++++ Data extract ++++

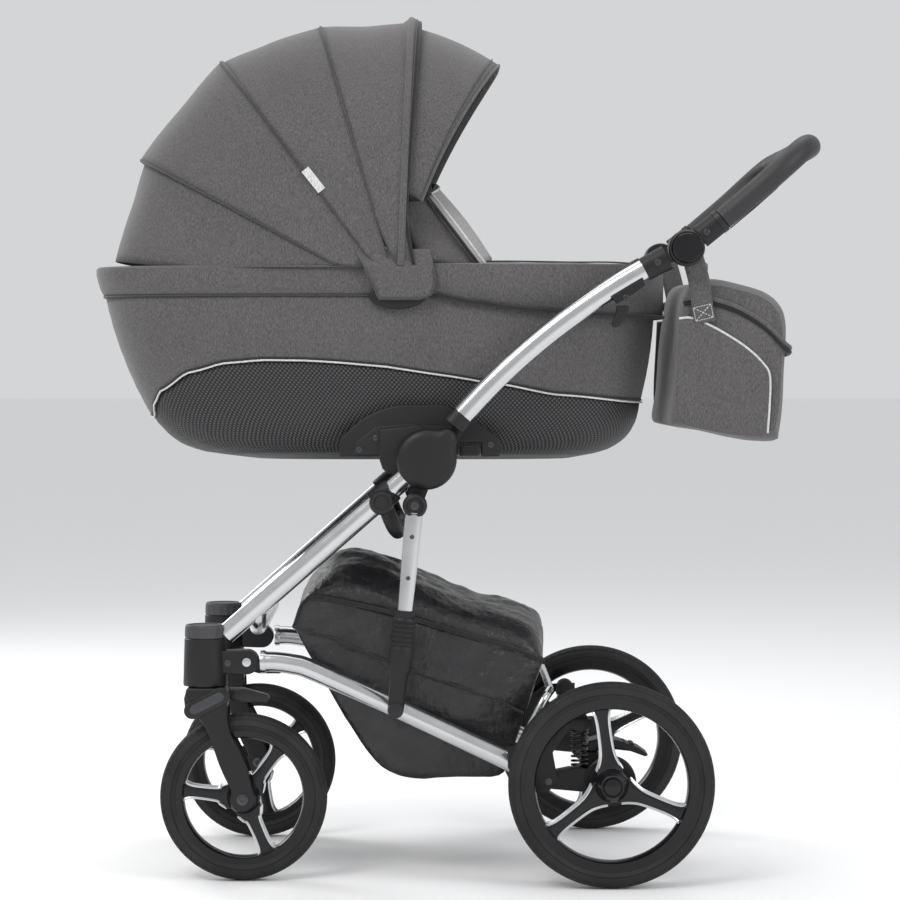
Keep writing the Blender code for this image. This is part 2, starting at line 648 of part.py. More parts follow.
def apron():
    """Padded cover that lies on the rim over the foot end."""
    low, high, half = -0.045, 0.300, 0.190
    rings = []
    for z, grow, crown in ((0.8866, 0.0030, 0.0), (0.8930, 0.0035, 0.0), (0.8990, -0.0120, 0.003),
                           (0.9020, -0.0600, 0.008)):
        pts = superellipse(low - 0.02, high + grow, half + grow, 24, 4.0)
        rings.append([(max(x, low), y, z + crown * (1 - (y / half) ** 2)) for x, y in pts])
    node("apron", loft(rings), "grey_fabric")


def windscreen_flap():
    """Padded flap that stands up from the apron's front edge."""
    foot, tip = Vector((0.030, 0.9175)), Vector((-0.0320, 1.0050))
    way = (tip - foot).normalized()
    out = Vector((way.y, -way.x))
    rings = []
    for d, half in ((0.0, 0.168), (0.045, 0.166), (0.090, 0.150), (0.107, 0.125)):
        c = foot + way * d
        ring = []
        for y, side in ((-half, 0), (-half, 1), (0.0, 1), (half, 1), (half, 0), (0.0, 0)):
            p = c + out * (0.006 * side)
            ring.append((p.x, y, p.y))
        rings.append(ring)
    node("windscreen_flap", loft(rings), "grey_fabric", on((0.030, 0.9165)))


def cot_brackets():
    """Arched brackets screwed to the sides of the carrycot, and their release latches."""
    outline = [(-0.171, 0.6350), (-0.134, 0.668), (-0.091, 0.6860), (-0.055, 0.6870), (-0.018, 0.6860),
               (0.061, 0.6400), (0.061, 0.6130), (0.0340, 0.6130), (0.0340, 0.6330), (0.0000, 0.6330),
               (0.0000, 0.6130), (-0.171, 0.6130)]
    latch = [(0.0030, 0.6140), (0.0310, 0.6140), (0.0310, 0.6300), (0.0030, 0.6300)]
    for name, s in SIDES.items():
        node(f"cot_bracket_{name}", plate(outline, s * 0.1830, s * 0.2010), "black_plastic")
        node(f"cot_latch_{name}", plate(latch, s * 0.1860, s * 0.2030), "black_plastic",
             (0.017, s * 0.1945, 0.622))


# Hood ---------------------------------------------------------------------------------
def arch(radius, half, skin=0.0, count=11, power=4.0):
    """Half-width and distance from the pivot along one bow, from one side to the other."""
    pts = []
    for i in range(count):
        t = math.pi * (0.04 + 0.92 * i / (count - 1))
        c, s = math.cos(t), math.sin(t)
        pts.append(((half - skin) * math.copysign(abs(c) ** (2 / power), c),
                    (radius - skin) * abs(s) ** (2 / power)))
    return pts


def hood_shell(name, first, last, radius, half, steps, reach=1.0):
    """A thin curved panel between two angles round the hood's pivot."""
    hx, hz = HOOD_PIVOT
    rings = []
    for i in range(steps + 1):
        t = math.radians(first + (last - first) * i / steps)
        shrink = reach + (1 - reach) * (1 - i / steps)
        row = []
        for skin in (0.0, HOOD_SKIN):
            pts = [(y, max(r * shrink, 0.055)) for y, r in arch(radius, half, skin)]
            if skin:
                pts.reverse()
            row += [(hx - r * math.cos(t), y, hz + r * math.sin(t)) for y, r in pts]
        rings.append(row)
    node(name, loft(rings), "grey_fabric", on(HOOD_PIVOT))


def hood():
    half, radius = 0.194, HOOD_LENGTH - 3 * HOOD_STEP
    names = ["hood_rear", "hood_panel_1", "hood_panel_2", "hood_panel_3"]
    for i, name in enumerate(names):
        overlap = 2.0 if i < 3 else 0.0
        hood_shell(name, HOOD_SEAMS[i], HOOD_SEAMS[i + 1] + overlap, radius + i * HOOD_STEP,
                   half + i * HOOD_STEP, 4)
    hood_shell("visor", *VISOR_ANGLES, HOOD_LENGTH - 3 * HOOD_STEP - 0.008, half - 0.006, 4, 0.94)


# Bag ----------------------------------------------------------------------------------
def bag():
    """Changing bag behind the carrycot's foot end."""
    outline = [(0.3120, 0.6640), (0.3210, 0.7100), (0.3240, 0.8000), (0.3330, 0.8560), (0.3700, 0.8700),
               (0.4200, 0.8620), (0.4620, 0.8380), (0.4780, 0.8000), (0.4720, 0.7400), (0.4640, 0.6420),
               (0.4400, 0.6330), (0.3600, 0.6450)]
    rings = []
    middle = Vector((0.395, 0.755))
    for y, size in ((-0.200, 0.90), (-0.190, 0.98), (-0.12, 1.0), (0.12, 1.0), (0.190, 0.98), (0.200, 0.90)):
        ring = []
        for x, z in outline:
            p = middle + (Vector((x, z)) - middle) * size
            ring.append((p.x, y, p.y))
        rings.append(ring)
    node("bag", loft(rings), "grey_fabric")


def build():
    for old in list(bpy.data.objects):
        bpy.data.objects.remove(old)
    rails()
    rear_brackets()
    springs()
    basket_hoop()
    basket()
    basket_cover()
    rear_axle()
    brake_pedal()
    wheels()
    legs()
    caster_housings()
    front_cross_tube()
    cross_brace()
    fold_covers()
    cradles()
    handle_tubes()
    angle_joints()
    fold_triggers()
    handlebar()
    angle_buttons()
    struts()
    forks()
    cot_body()
    mattress()
    apron()
    windscreen_flap()
    cot_brackets()
    hood()
    bag()


build()
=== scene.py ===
"""The pram's looks: fabric, mesh, chrome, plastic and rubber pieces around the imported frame."""
import json
import math

import bmesh
import bpy
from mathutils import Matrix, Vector, noise


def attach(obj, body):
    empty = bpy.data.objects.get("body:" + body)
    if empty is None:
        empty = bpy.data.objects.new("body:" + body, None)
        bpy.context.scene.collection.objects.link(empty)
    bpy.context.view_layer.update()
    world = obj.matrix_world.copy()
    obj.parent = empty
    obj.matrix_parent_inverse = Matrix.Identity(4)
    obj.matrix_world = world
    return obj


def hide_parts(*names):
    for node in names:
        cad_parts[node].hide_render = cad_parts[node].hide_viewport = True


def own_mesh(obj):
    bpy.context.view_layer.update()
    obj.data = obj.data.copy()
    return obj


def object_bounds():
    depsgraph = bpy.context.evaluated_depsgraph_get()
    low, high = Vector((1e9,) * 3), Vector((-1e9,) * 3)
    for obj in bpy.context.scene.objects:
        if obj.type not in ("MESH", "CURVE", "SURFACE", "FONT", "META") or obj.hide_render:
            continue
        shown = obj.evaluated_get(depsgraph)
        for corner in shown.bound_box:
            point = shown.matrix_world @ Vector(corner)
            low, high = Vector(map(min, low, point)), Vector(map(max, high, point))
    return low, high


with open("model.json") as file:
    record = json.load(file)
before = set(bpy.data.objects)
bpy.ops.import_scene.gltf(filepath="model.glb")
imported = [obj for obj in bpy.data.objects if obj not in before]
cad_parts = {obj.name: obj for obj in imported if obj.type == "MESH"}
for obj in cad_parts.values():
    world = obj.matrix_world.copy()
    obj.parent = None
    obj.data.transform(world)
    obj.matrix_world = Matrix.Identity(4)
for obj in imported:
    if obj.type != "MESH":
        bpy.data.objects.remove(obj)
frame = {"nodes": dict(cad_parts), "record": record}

CAD_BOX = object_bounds()
SIDES = {"left": -1, "right": 1}


def pivot(joint):
    """A joint's place in X and Z."""
    for j in frame["record"]["behaviour"]["joints"]:
        if j["name"] == joint:
            return Vector((j["pos_m"][0], j["pos_m"][2]))
    raise KeyError(joint)


FOLD = pivot("frame_fold")
FRONT = pivot("leg_tilt")
FOOT = pivot("strut_swing")
ANGLE = pivot("handle_angle")
HOOD = pivot("hood_fold")
TUBE_Y = 0.232
STRUT_Y = 0.2625
RAIL_Y = 0.205
CASTER_X, CASTER_Y = -0.3645, 0.198
CRANK_PIN = Vector((-0.0615, 0.5450))
SPRING_X, SPRING_Y, SPRING_TOP = 0.1755, 0.2200, 0.2240


# Materials ----------------------------------------------------------------------------
def shader(name, colour, rough, metal=0.0, **sockets):
    made = bpy.data.materials.new(name)
    made.use_nodes = True
    bsdf = made.node_tree.nodes["Principled BSDF"]
    bsdf.inputs["Base Color"].default_value = (*colour, 1.0)
    bsdf.inputs["Roughness"].default_value = rough
    bsdf.inputs["Metallic"].default_value = metal
    for socket, value in sockets.items():
        bsdf.inputs[socket.replace("_", " ")].default_value = value
    return made, made.node_tree, bsdf


def add(tree, kind, **values):
    made = tree.nodes.new(kind)
    for key, value in values.items():
        if hasattr(made, key):
            setattr(made, key, value)
        else:
            made.inputs[key.replace("_", " ")].default_value = value
    return made


def mapped(tree, scale):
    """Object coordinates, stretched."""
    place = add(tree, "ShaderNodeTexCoord")
    mapping = add(tree, "ShaderNodeMapping")
    mapping.inputs["Scale"].default_value = scale
    tree.links.new(place.outputs["Object"], mapping.inputs["Vector"])
    return mapping.outputs["Vector"]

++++

What to do -
Extract only the lines from the line with "front_cross_tube()" through the line with "depsgraph = bpy.context.evaluated_depsgraph_get()", keeping both end lines exactly as they are.

Expected answer -
    front_cross_tube()
    cross_brace()
    fold_covers()
    cradles()
    handle_tubes()
    angle_joints()
    fold_triggers()
    handlebar()
    angle_buttons()
    struts()
    forks()
    cot_body()
    mattress()
    apron()
    windscreen_flap()
    cot_brackets()
    hood()
    bag()


build()
=== scene.py ===
"""The pram's looks: fabric, mesh, chrome, plastic and rubber pieces around the imported frame."""
import json
import math

import bmesh
import bpy
from mathutils import Matrix, Vector, noise


def attach(obj, body):
    empty = bpy.data.objects.get("body:" + body)
    if empty is None:
        empty = bpy.data.objects.new("body:" + body, None)
        bpy.context.scene.collection.objects.link(empty)
    bpy.context.view_layer.update()
    world = obj.matrix_world.copy()
    obj.parent = empty
    obj.matrix_parent_inverse = Matrix.Identity(4)
    obj.matrix_world = world
    return obj


def hide_parts(*names):
    for node in names:
        cad_parts[node].hide_render = cad_parts[node].hide_viewport = True


def own_mesh(obj):
    bpy.context.view_layer.update()
    obj.data = obj.data.copy()
    return obj


def object_bounds():
    depsgraph = bpy.context.evaluated_depsgraph_get()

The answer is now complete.